-------- Record set

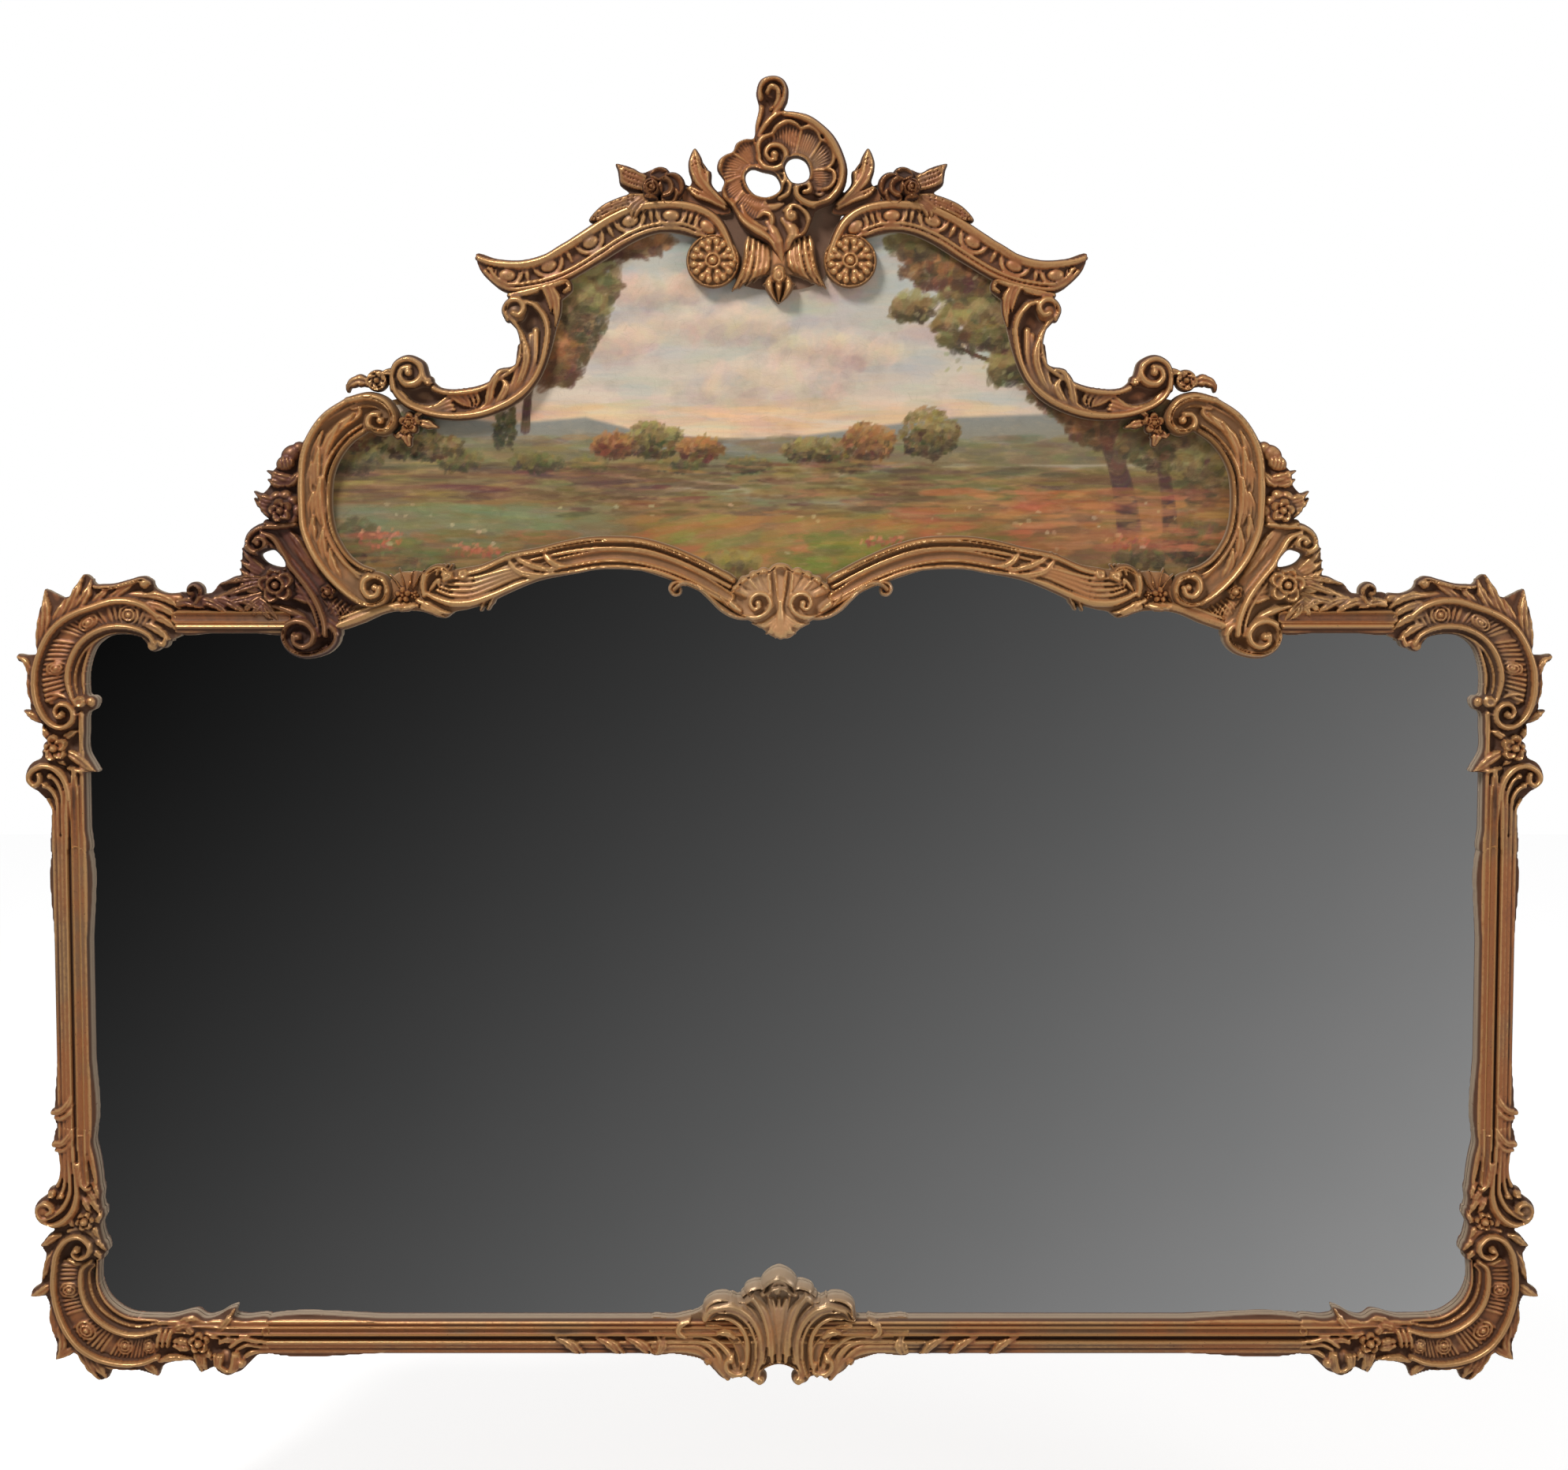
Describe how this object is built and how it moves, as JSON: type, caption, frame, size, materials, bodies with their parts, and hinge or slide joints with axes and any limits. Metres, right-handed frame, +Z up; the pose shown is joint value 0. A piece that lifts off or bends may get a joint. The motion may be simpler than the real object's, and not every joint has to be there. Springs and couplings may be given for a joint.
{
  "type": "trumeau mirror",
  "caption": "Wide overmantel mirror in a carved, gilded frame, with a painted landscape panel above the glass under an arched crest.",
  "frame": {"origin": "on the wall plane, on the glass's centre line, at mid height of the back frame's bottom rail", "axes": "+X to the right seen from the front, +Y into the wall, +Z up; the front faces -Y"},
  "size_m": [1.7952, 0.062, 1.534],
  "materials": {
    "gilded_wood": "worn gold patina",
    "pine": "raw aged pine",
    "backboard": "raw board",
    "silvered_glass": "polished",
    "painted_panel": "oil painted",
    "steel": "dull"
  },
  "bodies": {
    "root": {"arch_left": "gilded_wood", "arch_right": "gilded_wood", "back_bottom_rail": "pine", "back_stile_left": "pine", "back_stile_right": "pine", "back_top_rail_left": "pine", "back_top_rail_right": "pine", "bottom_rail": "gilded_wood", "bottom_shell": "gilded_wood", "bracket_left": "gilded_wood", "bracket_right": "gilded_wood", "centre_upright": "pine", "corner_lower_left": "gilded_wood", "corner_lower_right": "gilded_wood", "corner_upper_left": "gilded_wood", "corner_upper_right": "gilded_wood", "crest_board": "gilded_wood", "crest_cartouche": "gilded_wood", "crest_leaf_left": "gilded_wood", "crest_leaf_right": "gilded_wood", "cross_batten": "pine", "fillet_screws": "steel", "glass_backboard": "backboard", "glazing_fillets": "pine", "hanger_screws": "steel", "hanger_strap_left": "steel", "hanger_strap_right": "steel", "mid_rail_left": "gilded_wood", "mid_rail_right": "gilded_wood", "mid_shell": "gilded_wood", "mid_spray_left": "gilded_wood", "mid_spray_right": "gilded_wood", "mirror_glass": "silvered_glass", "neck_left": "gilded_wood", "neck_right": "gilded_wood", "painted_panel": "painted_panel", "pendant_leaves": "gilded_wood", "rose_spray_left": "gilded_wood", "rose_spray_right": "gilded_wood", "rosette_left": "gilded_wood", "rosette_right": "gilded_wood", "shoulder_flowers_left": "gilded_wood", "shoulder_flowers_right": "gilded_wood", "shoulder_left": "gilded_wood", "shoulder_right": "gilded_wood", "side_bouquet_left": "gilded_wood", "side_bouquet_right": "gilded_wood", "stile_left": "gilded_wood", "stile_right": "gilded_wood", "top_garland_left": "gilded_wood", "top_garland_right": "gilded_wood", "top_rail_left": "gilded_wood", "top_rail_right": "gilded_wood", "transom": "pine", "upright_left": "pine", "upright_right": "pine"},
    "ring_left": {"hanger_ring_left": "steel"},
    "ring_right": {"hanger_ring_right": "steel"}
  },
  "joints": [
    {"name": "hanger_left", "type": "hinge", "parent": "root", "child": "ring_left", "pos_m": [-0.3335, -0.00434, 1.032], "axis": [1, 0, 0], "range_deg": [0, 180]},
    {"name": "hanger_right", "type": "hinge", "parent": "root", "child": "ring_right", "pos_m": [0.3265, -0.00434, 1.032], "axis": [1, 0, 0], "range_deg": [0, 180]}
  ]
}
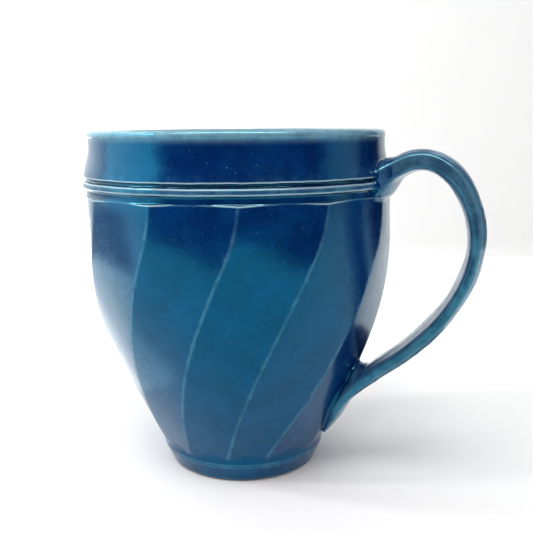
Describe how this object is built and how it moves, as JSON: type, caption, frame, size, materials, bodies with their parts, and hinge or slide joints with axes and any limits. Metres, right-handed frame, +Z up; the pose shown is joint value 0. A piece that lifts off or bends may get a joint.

----------------

Do this: Restate every entry word for word.

Result of the task:
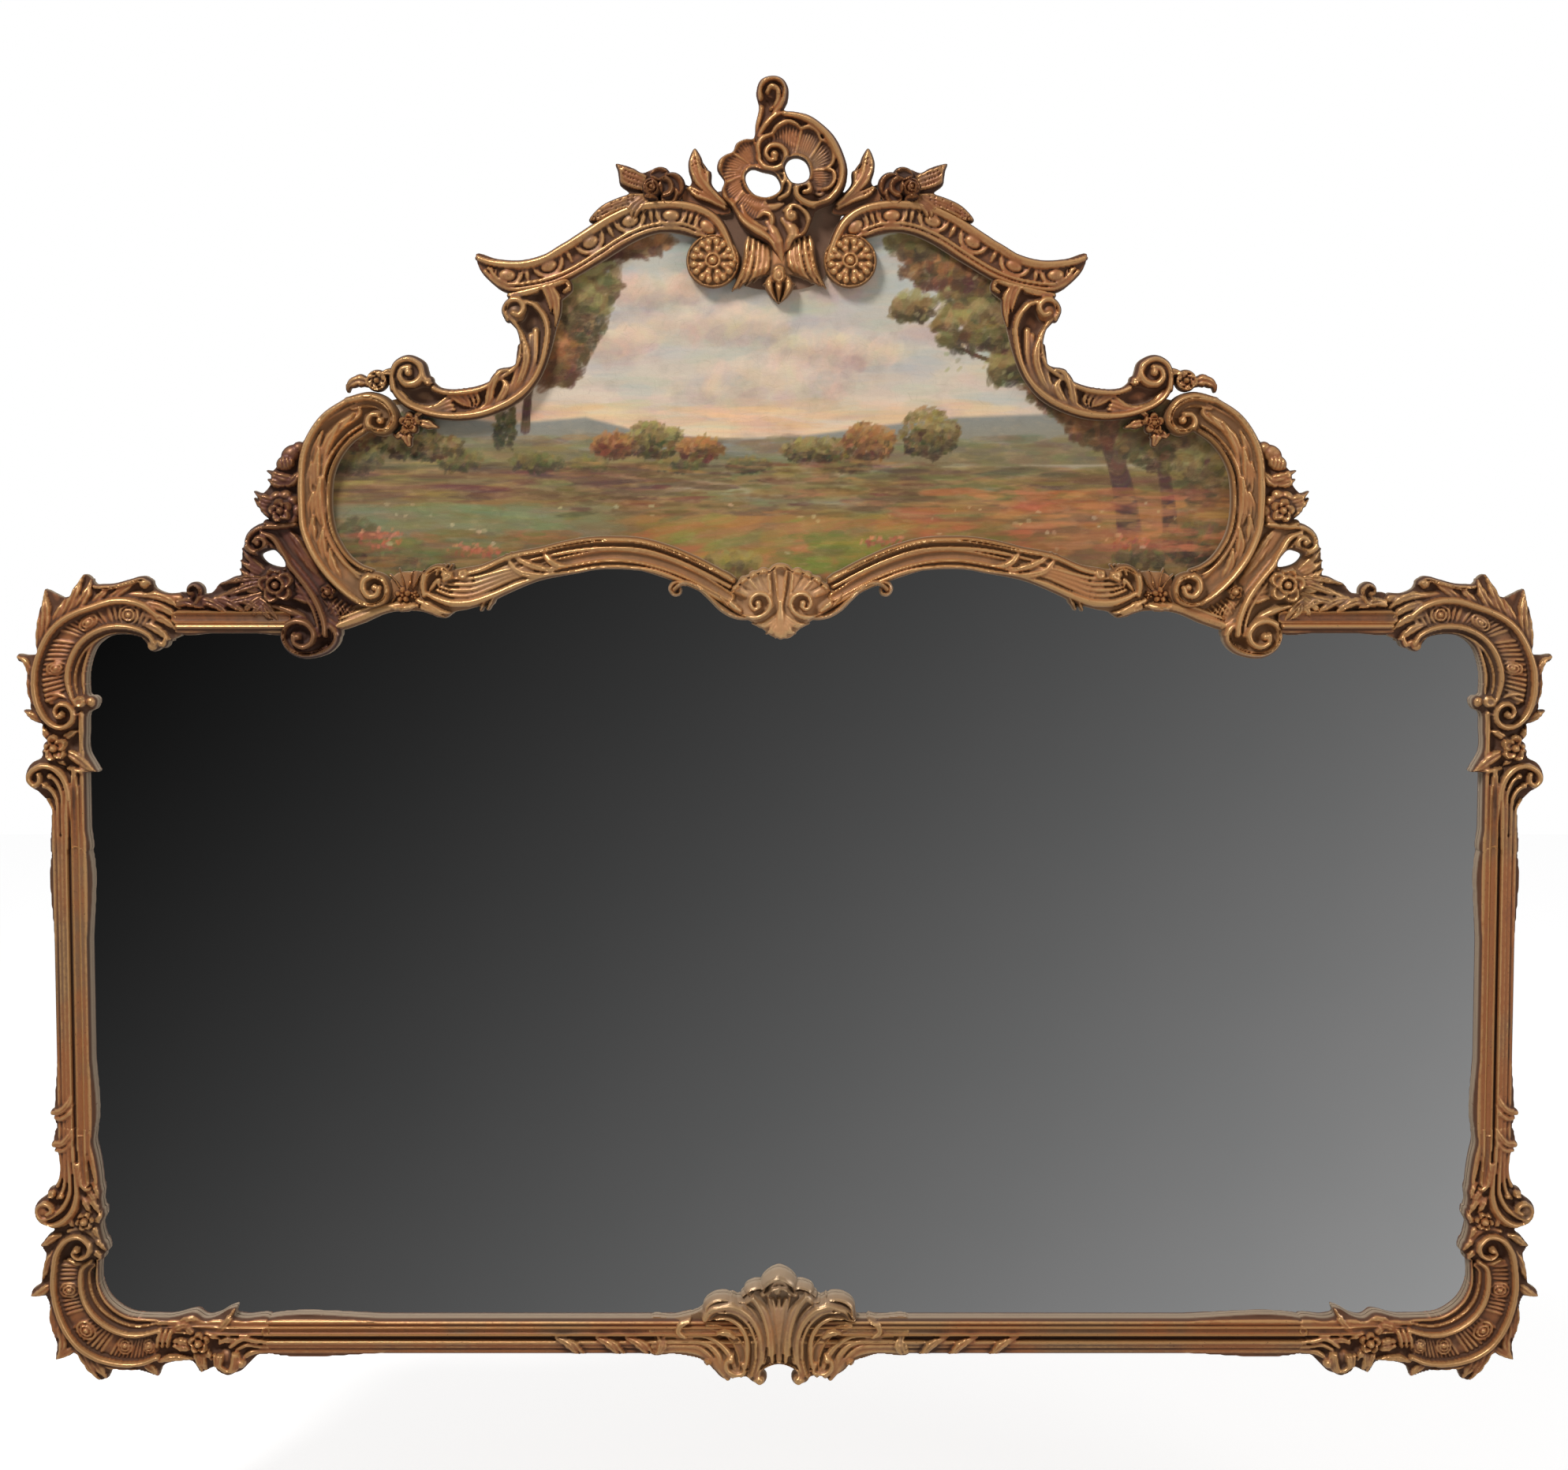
Describe how this object is built and how it moves, as JSON: type, caption, frame, size, materials, bodies with their parts, and hinge or slide joints with axes and any limits. Metres, right-handed frame, +Z up; the pose shown is joint value 0. A piece that lifts off or bends may get a joint. The motion may be simpler than the real object's, and not every joint has to be there. Springs and couplings may be given for a joint.
{
  "type": "trumeau mirror",
  "caption": "Wide overmantel mirror in a carved, gilded frame, with a painted landscape panel above the glass under an arched crest.",
  "frame": {"origin": "on the wall plane, on the glass's centre line, at mid height of the back frame's bottom rail", "axes": "+X to the right seen from the front, +Y into the wall, +Z up; the front faces -Y"},
  "size_m": [1.7952, 0.062, 1.534],
  "materials": {
    "gilded_wood": "worn gold patina",
    "pine": "raw aged pine",
    "backboard": "raw board",
    "silvered_glass": "polished",
    "painted_panel": "oil painted",
    "steel": "dull"
  },
  "bodies": {
    "root": {"arch_left": "gilded_wood", "arch_right": "gilded_wood", "back_bottom_rail": "pine", "back_stile_left": "pine", "back_stile_right": "pine", "back_top_rail_left": "pine", "back_top_rail_right": "pine", "bottom_rail": "gilded_wood", "bottom_shell": "gilded_wood", "bracket_left": "gilded_wood", "bracket_right": "gilded_wood", "centre_upright": "pine", "corner_lower_left": "gilded_wood", "corner_lower_right": "gilded_wood", "corner_upper_left": "gilded_wood", "corner_upper_right": "gilded_wood", "crest_board": "gilded_wood", "crest_cartouche": "gilded_wood", "crest_leaf_left": "gilded_wood", "crest_leaf_right": "gilded_wood", "cross_batten": "pine", "fillet_screws": "steel", "glass_backboard": "backboard", "glazing_fillets": "pine", "hanger_screws": "steel", "hanger_strap_left": "steel", "hanger_strap_right": "steel", "mid_rail_left": "gilded_wood", "mid_rail_right": "gilded_wood", "mid_shell": "gilded_wood", "mid_spray_left": "gilded_wood", "mid_spray_right": "gilded_wood", "mirror_glass": "silvered_glass", "neck_left": "gilded_wood", "neck_right": "gilded_wood", "painted_panel": "painted_panel", "pendant_leaves": "gilded_wood", "rose_spray_left": "gilded_wood", "rose_spray_right": "gilded_wood", "rosette_left": "gilded_wood", "rosette_right": "gilded_wood", "shoulder_flowers_left": "gilded_wood", "shoulder_flowers_right": "gilded_wood", "shoulder_left": "gilded_wood", "shoulder_right": "gilded_wood", "side_bouquet_left": "gilded_wood", "side_bouquet_right": "gilded_wood", "stile_left": "gilded_wood", "stile_right": "gilded_wood", "top_garland_left": "gilded_wood", "top_garland_right": "gilded_wood", "top_rail_left": "gilded_wood", "top_rail_right": "gilded_wood", "transom": "pine", "upright_left": "pine", "upright_right": "pine"},
    "ring_left": {"hanger_ring_left": "steel"},
    "ring_right": {"hanger_ring_right": "steel"}
  },
  "joints": [
    {"name": "hanger_left", "type": "hinge", "parent": "root", "child": "ring_left", "pos_m": [-0.3335, -0.00434, 1.032], "axis": [1, 0, 0], "range_deg": [0, 180]},
    {"name": "hanger_right", "type": "hinge", "parent": "root", "child": "ring_right", "pos_m": [0.3265, -0.00434, 1.032], "axis": [1, 0, 0], "range_deg": [0, 180]}
  ]
}
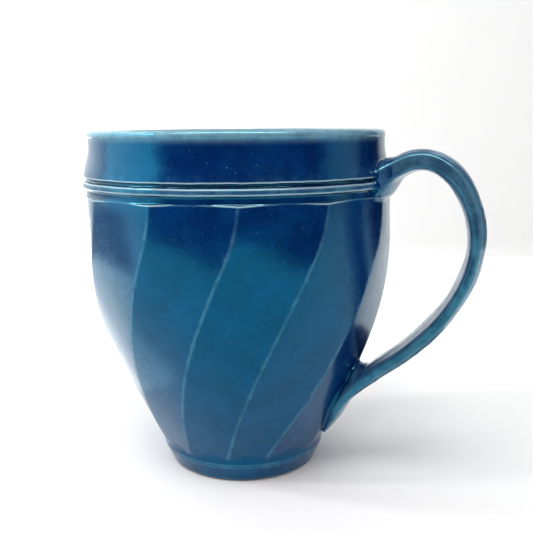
Describe how this object is built and how it moves, as JSON: type, caption, frame, size, materials, bodies with their parts, and hinge or slide joints with axes and any limits. Metres, right-handed frame, +Z up; the pose shown is joint value 0. A piece that lifts off or bends may get a joint.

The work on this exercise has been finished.